July 8: Gold dips, gains for 6th week

Source: Bill Musgrave, American Gold Exchange

Austin -- Gold dipped 0.3% to hold above $1,358 after strong U.S. jobs data boosted risk appetite and tempered demand for safe havens. The metal nonetheless gained 1.5% for the week, notching its sixth consecutive weekly win. Silver rose to $20.10, gaining 1.5% on the day and 2.6% on the week.

Nonfarm payrolls added 287,000 jobs in June, far more than forecast and the most since last October, the Labor Department reported today. May's anemic total of 38,000 was revised sharply lower, however, to merely 11,000 new jobs added, and the unemployment rate ticked up to 4.9% as more jobseekers entered the market.

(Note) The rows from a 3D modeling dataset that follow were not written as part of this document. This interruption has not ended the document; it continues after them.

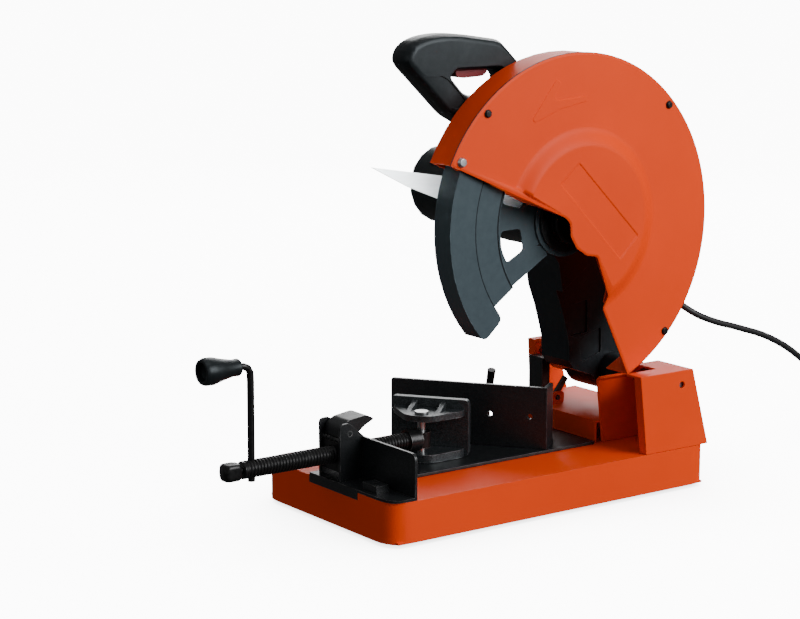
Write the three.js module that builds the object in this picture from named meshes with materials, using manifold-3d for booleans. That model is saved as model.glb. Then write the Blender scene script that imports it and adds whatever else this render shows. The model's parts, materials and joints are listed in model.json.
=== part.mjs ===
// A metal-cutting chop saw: a sheet-steel base with two rear towers, a swinging head with motor,
// gear train, guards and D-handle, a screw vise with a swivelling jaw and a swivelling fence.
//
// Units are millimetres, +Z is up, +X is the operator's right, and the operator stands at -Y.
// The base is drawn with its front face at Y = 0 and its centre at X = 0. The finished group is
// then moved so that the origin is on the floor under the middle of the saw.
// The head is drawn about the spindle axis, the vise about its screw and the fence about its pivot.

import * as THREE from 'three';
import { mergeVertices } from 'three/addons/utils/BufferGeometryUtils.js';
import Module from 'manifold-3d';

const wasm = await Module();
wasm.setup();

// ---------------------------------------------------------------- driving dimensions
const GAP = 0.3; // left between pieces that touch
const DEG = Math.PI / 180;

const BASE = { width: 252, length: 460, height: 50, corner: 22, sheet: 2.5, lift: 4 };
const TABLE = { left: -112, right: 52, front: 36, back: 348, top: 54 };
const TOWER = { left: 46, front: 350, footFront: 361, topBack: 431, back: 457, top: 143, sheet: 3 };
const SADDLE = { left: -113.7, right: 45.7, front: 352, back: 456, top: 76 };
const PIVOT = { y: 414, z: 126, shaft: 8 };
const SPINDLE = { y: 285, z: 324 };
const SCREW = { x: 6, z: 80, radius: 10, front: -110, back: 118 };
const CRANK = { y: -98, reach: 113, rod: 4, bend: 9, knobBack: -112, knobLength: 46 };
const JAW = { pinY: 128, angle: 36.8, halfLength: 46, faceNear: 32, faceFar: 40 };
const FENCE = { x: 12, y: 276, angle: 36.8, left: -158, right: 30, top: 127, face: -25 };
const FENCE_LOCK = { x: -72, y: 276 };

// The notch in the tray for the table, the feet, and the bar and spring at the rear pivot.
const NOTCH = { left: -31, right: 64, bottom: 41.7, depth: 3.6 };
const FOOT = { inset: 26, y: 26, radius: 15, stem: 4, rubber: 3.7, top: 10 };
const LOCK_BAR = { y: 376, z: 83, top: [394, 105], left: -61.5, right: -56.5 };
const SPRING = { coil: 17, wire: 2.4, turns: 4, left: -99, right: -71 };

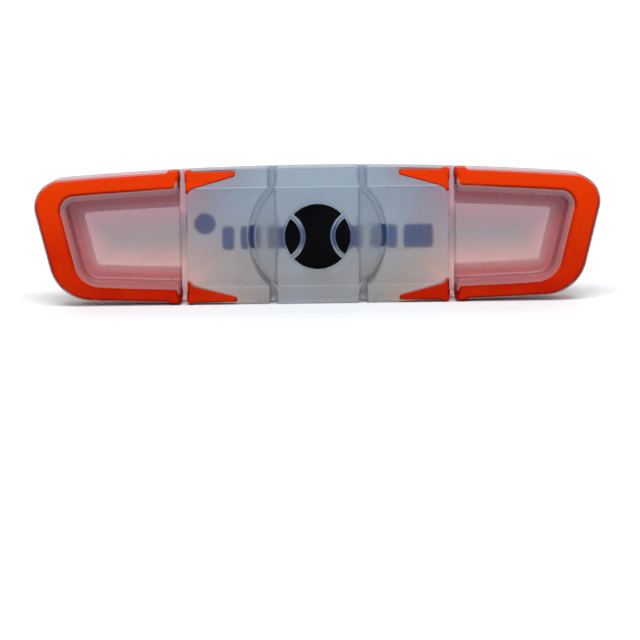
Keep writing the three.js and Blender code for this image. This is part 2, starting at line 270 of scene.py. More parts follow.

While the jobs report was a welcome sign of recovery in the labor market, it is unlikely to move the Fed toward a rate hike. The data was collected before the Brexit vote, which has damaged prospects for global growth, and wages remain low, with hourly earnings rising only two cents. CME FedWatch sees a 29% chance of a rate increase by December.

The dollar barely budged, adding just 0.1% against major rivals, while equities rallied on the data. The S&P 500 approached a record high before slipping back for a gain of 1.6%. The Dow gained 1.4% and the Global Dow 1.2%. Treasury yields hit fresh lows despite the strong jobs report.

Bank of America Merrill Lynch reported today that demand for gold has reached an all-time high according to fund inflows. In the week ended on Wednesday, $4.1 billion flooded into precious metals funds, the most on record, as investors sought refuge from Brexit fallout and near-zero or negative interest rate polices. Precious metals funds have gained investment in 24 of the past 26 weeks, according to BOAML.

The other metals finished higher for the day and week. Platinum added 0.5% for a weekly gain of 4.1%. Palladium rose 0.8% today and 1.9% this week.

At the Comex close: August gold dipped $3.70 to $1,358.40; September silver gained 26 cents to $20.10; October platinum picked up $5.10 to $1,100.20; and September palladium added $7.75, to $617.10 an ounce.